REQUIRED TASK. Every entry here needs to be repeated exactly.

* Begin *

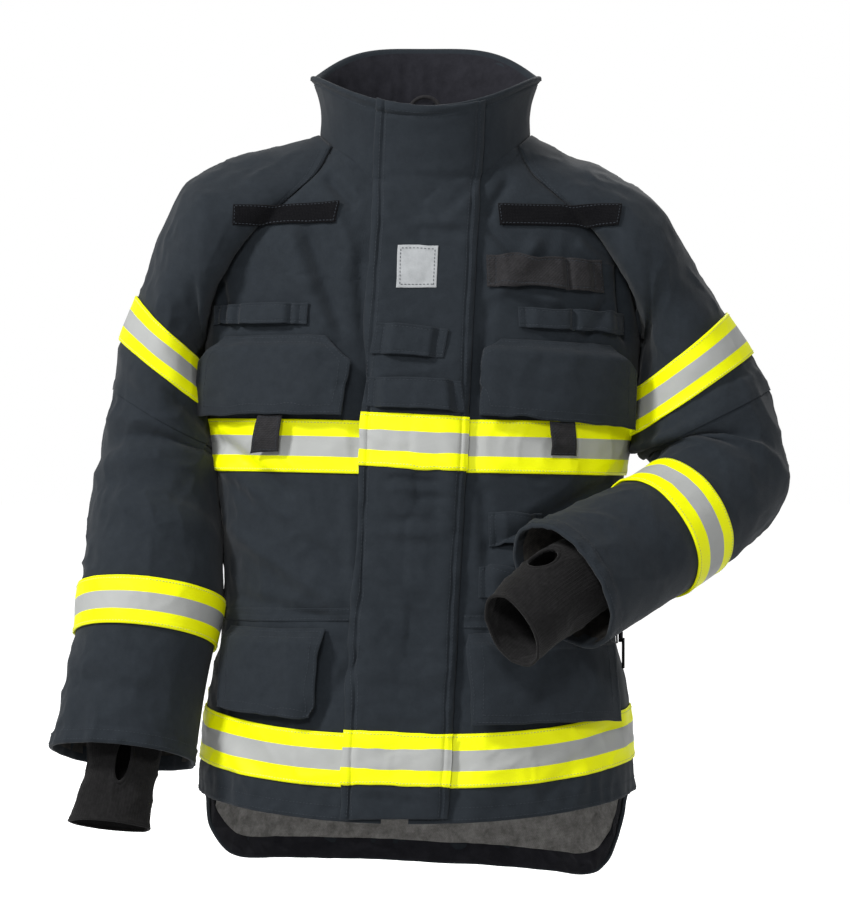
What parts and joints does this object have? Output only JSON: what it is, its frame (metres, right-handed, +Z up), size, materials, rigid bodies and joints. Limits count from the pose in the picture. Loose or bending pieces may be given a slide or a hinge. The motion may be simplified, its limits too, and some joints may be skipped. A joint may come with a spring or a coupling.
{
  "type": "turnout coat",
  "caption": "Firefighter's turnout coat with reflective tape, storm flap over a front zip, pockets with flaps and knitted wristlets.",
  "frame": {"origin": "middle of the neck opening, at the height of the neckline seam", "axes": "+Z up, -Y is the coat's front, +X towards the wearer's left; the back lies towards +Y"},
  "size_m": [0.721, 0.4222, 0.8601],
  "materials": {
    "shell": "matt woven aramid",
    "knit": "ribbed knit",
    "tape": "fluorescent trim with a retroreflective middle",
    "black_webbing": "matt webbing",
    "lining": "quilted lining cloth",
    "label": "woven label",
    "metal": "brushed",
    "zip_cloth": "woven tape"
  },
  "bodies": {
    "coat": {"back_panel": "shell", "right_front_panel": "shell", "left_front_panel": "shell", "collar": "shell", "collar_lining": "black_webbing", "moisture_barrier": "lining", "quilted_lining": "lining", "hanging_loop": "black_webbing", "zip_tape_right": "zip_cloth", "zip_tape_left": "zip_cloth", "zip_teeth_right": "metal", "zip_teeth_left": "metal", "zip_bottom_stop": "metal", "storm_flap_loop_strip": "black_webbing", "right_chest_pocket": "shell", "left_chest_pocket": "shell", "right_hip_pocket": "shell", "left_hip_pocket": "shell", "right_name_strip": "black_webbing", "left_name_strip": "black_webbing", "radio_loop": "black_webbing", "left_utility_loop": "shell", "right_utility_loop": "shell", "torch_loop": "shell", "glove_loop": "shell", "side_zip": "zip_cloth", "chest_tape_right": "tape", "chest_tape_left": "tape", "chest_tape_back": "tape", "hem_tape_front": "tape", "hem_tape_back": "tape", "right_shoulder": "shell", "right_armhole_fold": "shell", "left_shoulder": "shell", "left_armhole_fold": "shell"},
    "flap": {"storm_flap": "shell", "storm_flap_hook_strip": "black_webbing", "label_patch": "label", "centre_loop": "shell", "centre_band": "shell", "chest_tape_flap": "tape", "hem_tape_flap": "tape"},
    "slider": {"zip_slider": "metal"},
    "pull": {"zip_pull": "metal"},
    "right_chest_cover": {"right_chest_flap": "shell", "right_chest_pull": "black_webbing"},
    "left_chest_cover": {"left_chest_flap": "shell", "left_chest_pull": "black_webbing"},
    "right_hip_cover": {"right_hip_flap": "shell"},
    "left_hip_cover": {"left_hip_flap": "shell"},
    "side_slider": {"side_zip_slider": "metal"},
    "right_upper_arm": {"right_upper_sleeve": "shell", "right_elbow_fold": "shell"},
    "right_forearm": {"right_lower_sleeve": "shell", "right_wristlet": "knit"},
    "left_upper_arm": {"left_upper_sleeve": "shell", "left_elbow_fold": "shell"},
    "left_forearm": {"left_lower_sleeve": "shell", "left_wristlet": "knit"}
  },
  "joints": [
    {"name": "storm_flap_hinge", "type": "hinge", "parent": "coat", "child": "flap", "pos_m": [0.04255, -0.13815, -0.3484], "axis": [0.0518, 0.1041, 0.9932], "range_deg": [0, 80]},
    {"name": "zip_slide", "type": "slide", "parent": "coat", "child": "slider", "axis": [-0.0506, -0.0954, -0.9942], "range_m": [0, 0.5]},
    {"name": "zip_pull_swing", "type": "hinge", "parent": "slider", "child": "pull", "pos_m": [0.00576, -0.10343, -0.07307], "axis": [-1, 0, 0], "range_deg": [0, 6]},
    {"name": "right_chest_flap_lift", "type": "hinge", "parent": "coat", "child": "right_chest_cover", "pos_m": [-0.1391, -0.1045, -0.1898], "axis": [-0.9191, 0.3921, -0.0396], "range_deg": [0, 60]},
    {"name": "left_chest_flap_lift", "type": "hinge", "parent": "coat", "child": "left_chest_cover", "pos_m": [0.1319, -0.1091, -0.1948], "axis": [-0.9405, -0.3379, 0.0374], "range_deg": [0, 60]},
    {"name": "right_hip_flap_lift", "type": "hinge", "parent": "coat", "child": "right_hip_cover", "pos_m": [-0.1395, -0.1212, -0.4718], "axis": [-0.7925, 0.6099, 0.0008], "range_deg": [0, 60]},
    {"name": "left_hip_flap_lift", "type": "hinge", "parent": "coat", "child": "left_hip_cover", "pos_m": [0.1151, -0.1321, -0.4758], "axis": [-0.8767, -0.4811, 0], "range_deg": [0, 60]},
    {"name": "side_zip_slide", "type": "slide", "parent": "coat", "child": "side_slider", "axis": [0.0163, 0.0149, 0.9998], "range_m": [0, 0.085]},
    {"name": "right_arm_raise", "type": "hinge", "parent": "coat", "child": "right_upper_arm", "pos_m": [-0.217, -0.04, -0.196], "axis": [0, 1, 0], "range_deg": [0, 25], "deforming": ["right_armhole_fold"]},
    {"name": "right_elbow_bend", "type": "hinge", "parent": "right_upper_arm", "child": "right_forearm", "pos_m": [-0.259, -0.014, -0.33], "axis": [-1, 0, 0], "range_deg": [0, 45], "deforming": ["right_elbow_fold"]},
    {"name": "left_arm_raise", "type": "hinge", "parent": "coat", "child": "left_upper_arm", "pos_m": [0.217, -0.04, -0.196], "axis": [0, -1, 0], "range_deg": [0, 25], "deforming": ["left_armhole_fold"]},
    {"name": "left_elbow_straighten", "type": "hinge", "parent": "left_upper_arm", "child": "left_forearm", "pos_m": [0.298, -0.046, -0.322], "axis": [0.4527, -0.8105, 0.3718], "range_deg": [0, 55], "deforming": ["left_elbow_fold"]}
  ]
}
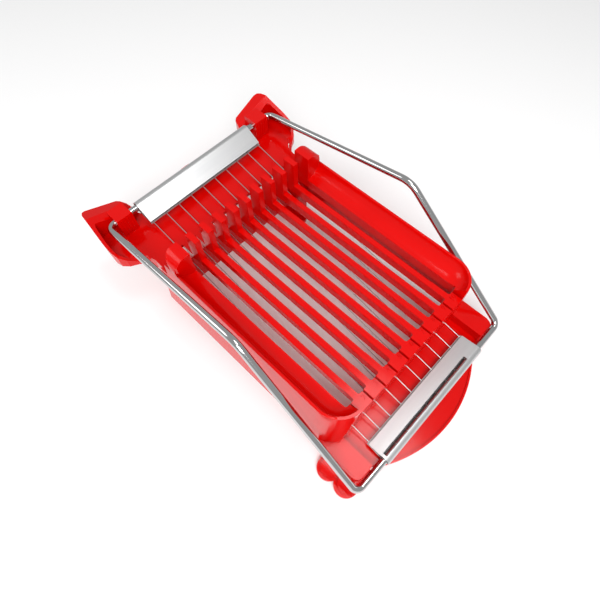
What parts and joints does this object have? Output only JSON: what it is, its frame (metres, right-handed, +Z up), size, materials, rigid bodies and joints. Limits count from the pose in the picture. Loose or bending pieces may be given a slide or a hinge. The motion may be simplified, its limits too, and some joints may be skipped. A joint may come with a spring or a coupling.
{
  "type": "wire egg slicer",
  "caption": "Hand slicer for eggs and soft foods: red moulded slotted tray on legs, with a hinged steel rod bail that carries tensioned cutting wires.",
  "frame": {"origin": "on the table, under the middle of the whole object", "axes": "+X from the hinge to the front, +Y across the tray, +Z up"},
  "size_m": [0.2, 0.128, 0.072],
  "materials": {
    "red_plastic": "gloss",
    "polished_rod": "polished",
    "satin_sheet": "satin",
    "cutting_wire": "drawn"
  },
  "bodies": {
    "base": {"base_rear": "red_plastic", "base_front": "red_plastic", "wall_left": "red_plastic", "wall_right": "red_plastic", "floor_bar_1": "red_plastic", "floor_bar_2": "red_plastic", "floor_bar_3": "red_plastic", "floor_bar_4": "red_plastic", "floor_bar_5": "red_plastic", "floor_bar_6": "red_plastic", "floor_bar_7": "red_plastic", "floor_bar_8": "red_plastic", "floor_bar_9": "red_plastic"},
    "bail": {"bail_frame": "polished_rod", "rear_clip": "satin_sheet", "front_clip": "satin_sheet", "wire_01": "cutting_wire", "wire_02": "cutting_wire", "wire_03": "cutting_wire", "wire_04": "cutting_wire", "wire_05": "cutting_wire", "wire_06": "cutting_wire", "wire_07": "cutting_wire", "wire_08": "cutting_wire", "wire_09": "cutting_wire", "wire_10": "cutting_wire"}
  },
  "joints": [
    {"name": "bail_hinge", "type": "hinge", "parent": "base", "child": "bail", "pos_m": [-0.0848, 0, 0.0526], "axis": [0, -1, 0], "range_deg": [0, 110]}
  ]
}
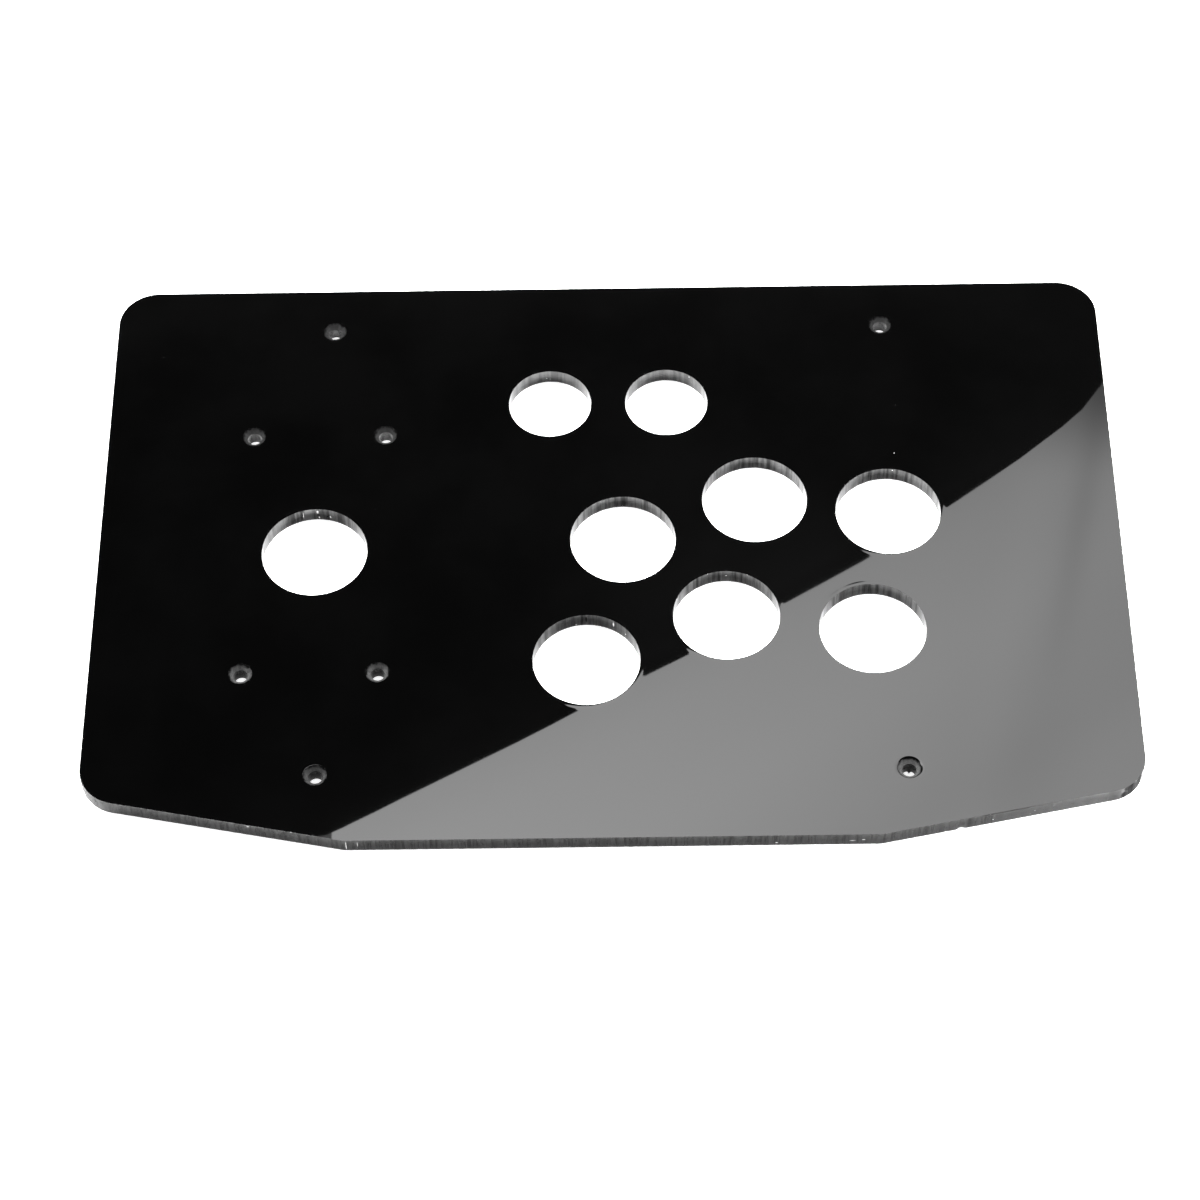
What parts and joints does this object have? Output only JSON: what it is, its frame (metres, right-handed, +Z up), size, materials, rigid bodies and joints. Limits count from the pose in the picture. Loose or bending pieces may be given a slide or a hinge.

* End *

REPLY TO THE EXERCISE.
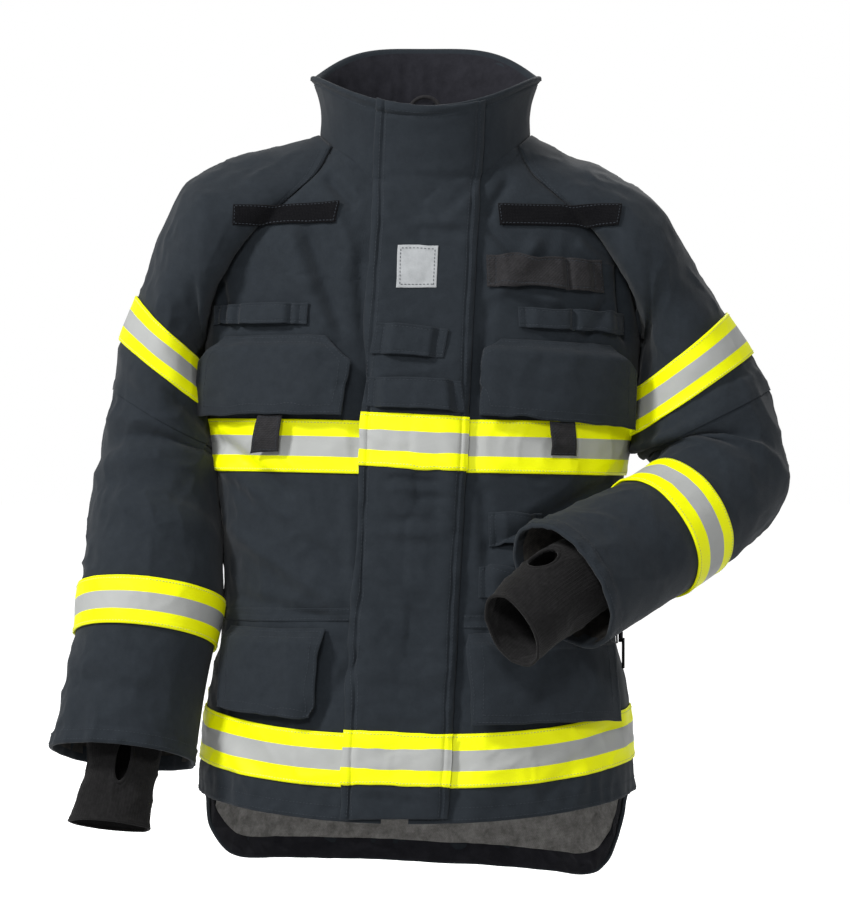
What parts and joints does this object have? Output only JSON: what it is, its frame (metres, right-handed, +Z up), size, materials, rigid bodies and joints. Limits count from the pose in the picture. Loose or bending pieces may be given a slide or a hinge. The motion may be simplified, its limits too, and some joints may be skipped. A joint may come with a spring or a coupling.
{
  "type": "turnout coat",
  "caption": "Firefighter's turnout coat with reflective tape, storm flap over a front zip, pockets with flaps and knitted wristlets.",
  "frame": {"origin": "middle of the neck opening, at the height of the neckline seam", "axes": "+Z up, -Y is the coat's front, +X towards the wearer's left; the back lies towards +Y"},
  "size_m": [0.721, 0.4222, 0.8601],
  "materials": {
    "shell": "matt woven aramid",
    "knit": "ribbed knit",
    "tape": "fluorescent trim with a retroreflective middle",
    "black_webbing": "matt webbing",
    "lining": "quilted lining cloth",
    "label": "woven label",
    "metal": "brushed",
    "zip_cloth": "woven tape"
  },
  "bodies": {
    "coat": {"back_panel": "shell", "right_front_panel": "shell", "left_front_panel": "shell", "collar": "shell", "collar_lining": "black_webbing", "moisture_barrier": "lining", "quilted_lining": "lining", "hanging_loop": "black_webbing", "zip_tape_right": "zip_cloth", "zip_tape_left": "zip_cloth", "zip_teeth_right": "metal", "zip_teeth_left": "metal", "zip_bottom_stop": "metal", "storm_flap_loop_strip": "black_webbing", "right_chest_pocket": "shell", "left_chest_pocket": "shell", "right_hip_pocket": "shell", "left_hip_pocket": "shell", "right_name_strip": "black_webbing", "left_name_strip": "black_webbing", "radio_loop": "black_webbing", "left_utility_loop": "shell", "right_utility_loop": "shell", "torch_loop": "shell", "glove_loop": "shell", "side_zip": "zip_cloth", "chest_tape_right": "tape", "chest_tape_left": "tape", "chest_tape_back": "tape", "hem_tape_front": "tape", "hem_tape_back": "tape", "right_shoulder": "shell", "right_armhole_fold": "shell", "left_shoulder": "shell", "left_armhole_fold": "shell"},
    "flap": {"storm_flap": "shell", "storm_flap_hook_strip": "black_webbing", "label_patch": "label", "centre_loop": "shell", "centre_band": "shell", "chest_tape_flap": "tape", "hem_tape_flap": "tape"},
    "slider": {"zip_slider": "metal"},
    "pull": {"zip_pull": "metal"},
    "right_chest_cover": {"right_chest_flap": "shell", "right_chest_pull": "black_webbing"},
    "left_chest_cover": {"left_chest_flap": "shell", "left_chest_pull": "black_webbing"},
    "right_hip_cover": {"right_hip_flap": "shell"},
    "left_hip_cover": {"left_hip_flap": "shell"},
    "side_slider": {"side_zip_slider": "metal"},
    "right_upper_arm": {"right_upper_sleeve": "shell", "right_elbow_fold": "shell"},
    "right_forearm": {"right_lower_sleeve": "shell", "right_wristlet": "knit"},
    "left_upper_arm": {"left_upper_sleeve": "shell", "left_elbow_fold": "shell"},
    "left_forearm": {"left_lower_sleeve": "shell", "left_wristlet": "knit"}
  },
  "joints": [
    {"name": "storm_flap_hinge", "type": "hinge", "parent": "coat", "child": "flap", "pos_m": [0.04255, -0.13815, -0.3484], "axis": [0.0518, 0.1041, 0.9932], "range_deg": [0, 80]},
    {"name": "zip_slide", "type": "slide", "parent": "coat", "child": "slider", "axis": [-0.0506, -0.0954, -0.9942], "range_m": [0, 0.5]},
    {"name": "zip_pull_swing", "type": "hinge", "parent": "slider", "child": "pull", "pos_m": [0.00576, -0.10343, -0.07307], "axis": [-1, 0, 0], "range_deg": [0, 6]},
    {"name": "right_chest_flap_lift", "type": "hinge", "parent": "coat", "child": "right_chest_cover", "pos_m": [-0.1391, -0.1045, -0.1898], "axis": [-0.9191, 0.3921, -0.0396], "range_deg": [0, 60]},
    {"name": "left_chest_flap_lift", "type": "hinge", "parent": "coat", "child": "left_chest_cover", "pos_m": [0.1319, -0.1091, -0.1948], "axis": [-0.9405, -0.3379, 0.0374], "range_deg": [0, 60]},
    {"name": "right_hip_flap_lift", "type": "hinge", "parent": "coat", "child": "right_hip_cover", "pos_m": [-0.1395, -0.1212, -0.4718], "axis": [-0.7925, 0.6099, 0.0008], "range_deg": [0, 60]},
    {"name": "left_hip_flap_lift", "type": "hinge", "parent": "coat", "child": "left_hip_cover", "pos_m": [0.1151, -0.1321, -0.4758], "axis": [-0.8767, -0.4811, 0], "range_deg": [0, 60]},
    {"name": "side_zip_slide", "type": "slide", "parent": "coat", "child": "side_slider", "axis": [0.0163, 0.0149, 0.9998], "range_m": [0, 0.085]},
    {"name": "right_arm_raise", "type": "hinge", "parent": "coat", "child": "right_upper_arm", "pos_m": [-0.217, -0.04, -0.196], "axis": [0, 1, 0], "range_deg": [0, 25], "deforming": ["right_armhole_fold"]},
    {"name": "right_elbow_bend", "type": "hinge", "parent": "right_upper_arm", "child": "right_forearm", "pos_m": [-0.259, -0.014, -0.33], "axis": [-1, 0, 0], "range_deg": [0, 45], "deforming": ["right_elbow_fold"]},
    {"name": "left_arm_raise", "type": "hinge", "parent": "coat", "child": "left_upper_arm", "pos_m": [0.217, -0.04, -0.196], "axis": [0, -1, 0], "range_deg": [0, 25], "deforming": ["left_armhole_fold"]},
    {"name": "left_elbow_straighten", "type": "hinge", "parent": "left_upper_arm", "child": "left_forearm", "pos_m": [0.298, -0.046, -0.322], "axis": [0.4527, -0.8105, 0.3718], "range_deg": [0, 55], "deforming": ["left_elbow_fold"]}
  ]
}
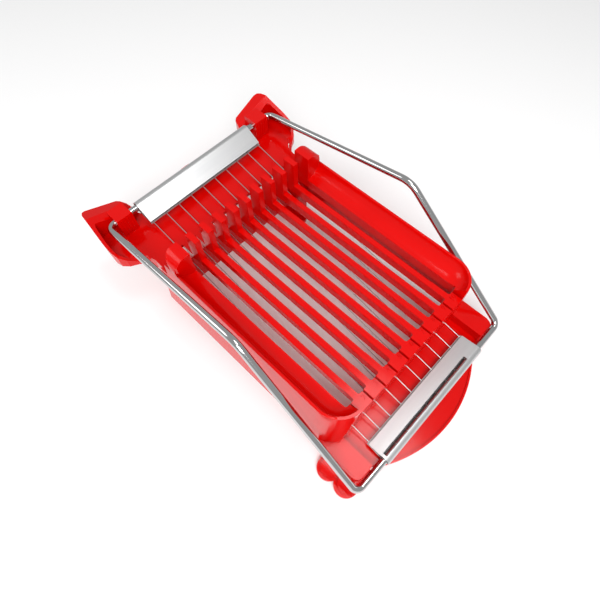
What parts and joints does this object have? Output only JSON: what it is, its frame (metres, right-handed, +Z up), size, materials, rigid bodies and joints. Limits count from the pose in the picture. Loose or bending pieces may be given a slide or a hinge. The motion may be simplified, its limits too, and some joints may be skipped. A joint may come with a spring or a coupling.
{
  "type": "wire egg slicer",
  "caption": "Hand slicer for eggs and soft foods: red moulded slotted tray on legs, with a hinged steel rod bail that carries tensioned cutting wires.",
  "frame": {"origin": "on the table, under the middle of the whole object", "axes": "+X from the hinge to the front, +Y across the tray, +Z up"},
  "size_m": [0.2, 0.128, 0.072],
  "materials": {
    "red_plastic": "gloss",
    "polished_rod": "polished",
    "satin_sheet": "satin",
    "cutting_wire": "drawn"
  },
  "bodies": {
    "base": {"base_rear": "red_plastic", "base_front": "red_plastic", "wall_left": "red_plastic", "wall_right": "red_plastic", "floor_bar_1": "red_plastic", "floor_bar_2": "red_plastic", "floor_bar_3": "red_plastic", "floor_bar_4": "red_plastic", "floor_bar_5": "red_plastic", "floor_bar_6": "red_plastic", "floor_bar_7": "red_plastic", "floor_bar_8": "red_plastic", "floor_bar_9": "red_plastic"},
    "bail": {"bail_frame": "polished_rod", "rear_clip": "satin_sheet", "front_clip": "satin_sheet", "wire_01": "cutting_wire", "wire_02": "cutting_wire", "wire_03": "cutting_wire", "wire_04": "cutting_wire", "wire_05": "cutting_wire", "wire_06": "cutting_wire", "wire_07": "cutting_wire", "wire_08": "cutting_wire", "wire_09": "cutting_wire", "wire_10": "cutting_wire"}
  },
  "joints": [
    {"name": "bail_hinge", "type": "hinge", "parent": "base", "child": "bail", "pos_m": [-0.0848, 0, 0.0526], "axis": [0, -1, 0], "range_deg": [0, 110]}
  ]
}
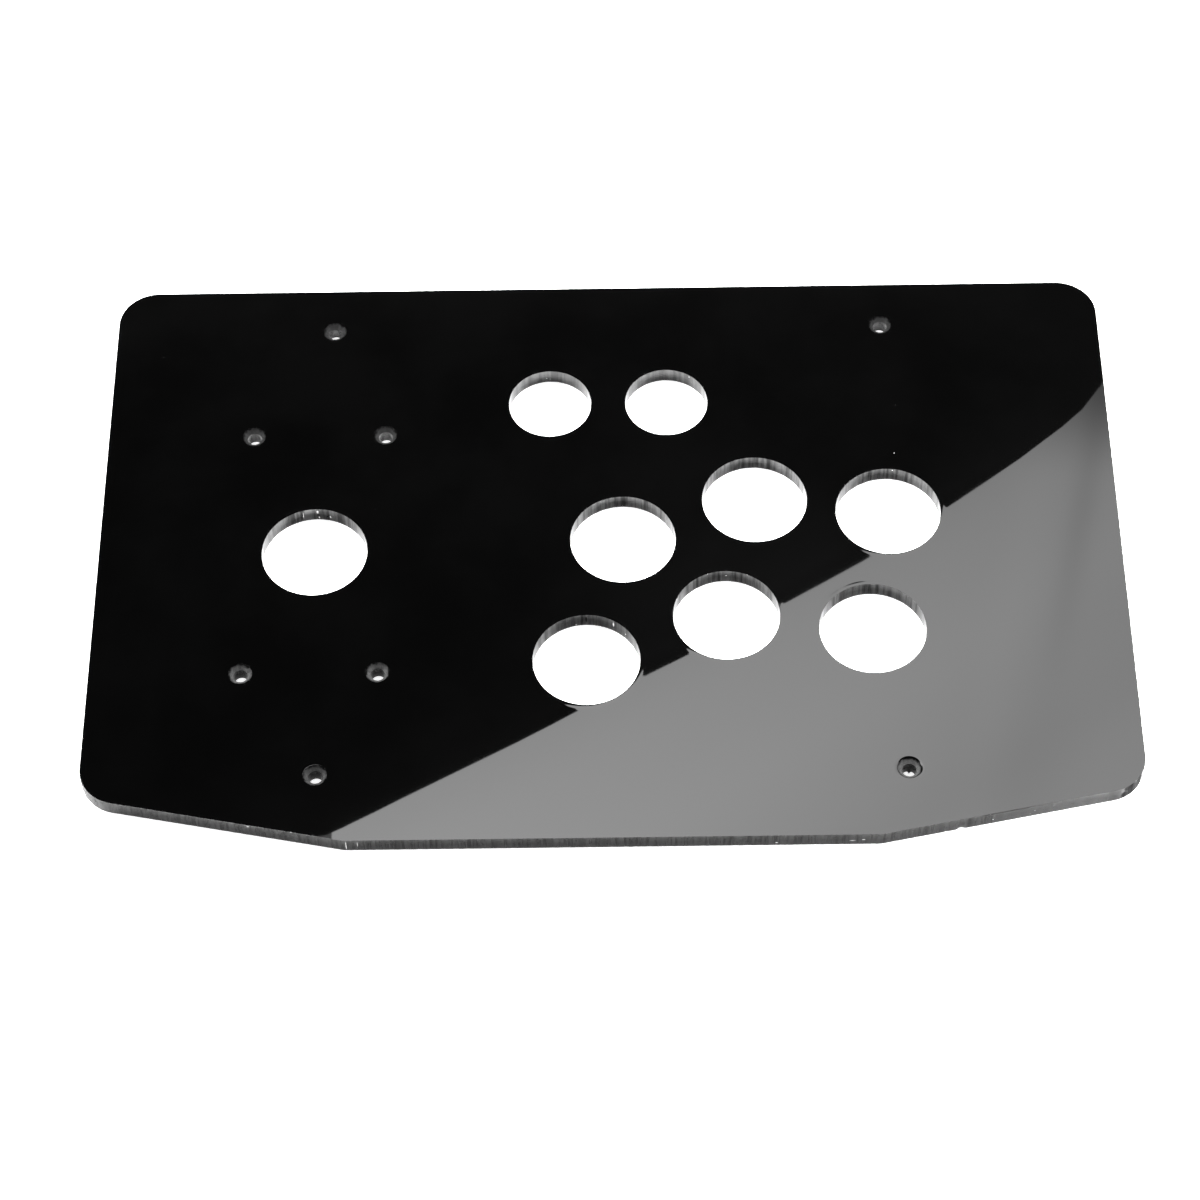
What parts and joints does this object have? Output only JSON: what it is, its frame (metres, right-handed, +Z up), size, materials, rigid bodies and joints. Limits count from the pose in the picture. Loose or bending pieces may be given a slide or a hinge.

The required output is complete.